Оттого и персонажи той же "Иронии судьбы" до сих пор как родные не только поколению шестидесятников со всей их любовью к Цветаевой и Ахмадулиной, иронией в отношении инженерно-технических работников и культом маленького приватного мира (наконец-то хотя бы личная жизнь перестала быть делом коллективным - людей расселили из коммуналок в отдельные квартиры в новых районах), но и людям, родившимся значительно позже них.
Помимо остроумной актуальности в "Иронии судьбы" есть и то, что встраивает ее в ряд наших классических произведений из смежных областей культуры. Это кино одновременно и про "маленьких", и про "лишних" людей, которые ищут спасения от холодного и пропитанного официальной фальшью окружающего мира на крошечном пространстве своих кухонь. И кто скажет, что это история только про 70-е годы прошлого века, а не про любые другие времена, да хоть бы и нынешние?!
"Ирония..." очень точно схватывает ощущение той тоски, которая имеет свойство накатывать почти на любого русского человека посреди веселого застолья - а в Новый год, с его традициями марафонского празднования, этот момент наступает неотвратимо.
Как истинный гуманист Рязанов не превращал этот момент в карикатуру, но, впрочем, и не особенно приукрашивал - та непередаваемая интонация, с которой Лукашин произносит знаменитую фразу про заливную рыбу, объясняет суть празднования куда лучше тысячи слов.
С "Карнавальной ночью" история совсем иная. Первый большой фильм начинающего режиссера, ходившего в любимцах Пырьева, должен был стать очередной лакированной музыкальной поделкой - будто на дворе не 50-е, а суровые 30-е, когда вернувшиеся из Америки ученики Эйзенштейна начали прививать на советскую почву образцы американского комедийного жанра.
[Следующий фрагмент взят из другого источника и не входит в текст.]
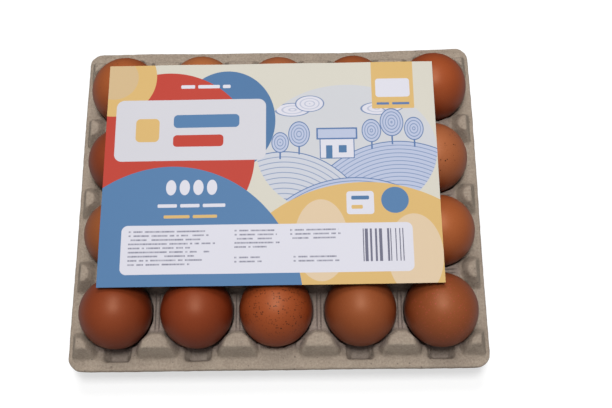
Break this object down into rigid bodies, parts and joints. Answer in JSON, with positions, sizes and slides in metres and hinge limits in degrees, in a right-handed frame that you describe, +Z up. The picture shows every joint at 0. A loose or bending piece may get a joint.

Меньше жизни - больше бравурности: в духе "я другой такой страны не знаю...".
Рязанов, уже тогда отказывавшийся фальшивить ради угоды идеологии, поначалу вовсе отказывался снимать новогоднюю музыкальную комедию. Но когда Пырьев не оставил ему иного выхода, он с совершенно блистательным азартом принялся превращать изначально кондовый замысел праздничного новогоднего киносалата в живое и искреннее кино про борьбу с системой. Систему, разумеется, олицетворял товарищ Огурцов, всюду видевший крамолу и пытающийся затоптать все ростки живого.
"Карнавальная ночь" стала едва ли не первым фильмом, пробившим брешь в насквозь идеологизированном кино, которое советская власть всегда воспринимала как важнейший элемент воспитания нового человека.
Рязанов же снял настоящий "праздник непослушания", жизнеутверждающий фильм о том, что настоящее и живое всегда победит замшелую мертвечину - и оказался первой ласточкой целого поколения величайших режиссеров, пришедших в кино в период хрущевской оттепели.
И до сих пор в Новый год мы разрываемся между двумя его шедеврами, потому что один дарит нам ни с чем не сравнимое обаяние молодости, побеждающей за счет своей искренности, а другой указывает путь спасения от пошлости и лицемерия.
31 декабря 2015 года мы в очередной раз включим телевизор и непременно наткнемся на Людмилу Гурченко, поющую песню про пять минут, или Барбару Брыльску голосом Аллы Пугачевой исполняющую романс на стихи Цветаевой. И это будет первый раз, когда придумавшего их человека не будет с нами. Но и полвека, и век спустя с экранов телевизоров (или что там будет вместо них) на нас будут смотреть глаза Жени Лукашина, Нади и Ипполита... Именно так и приходит бессмертие.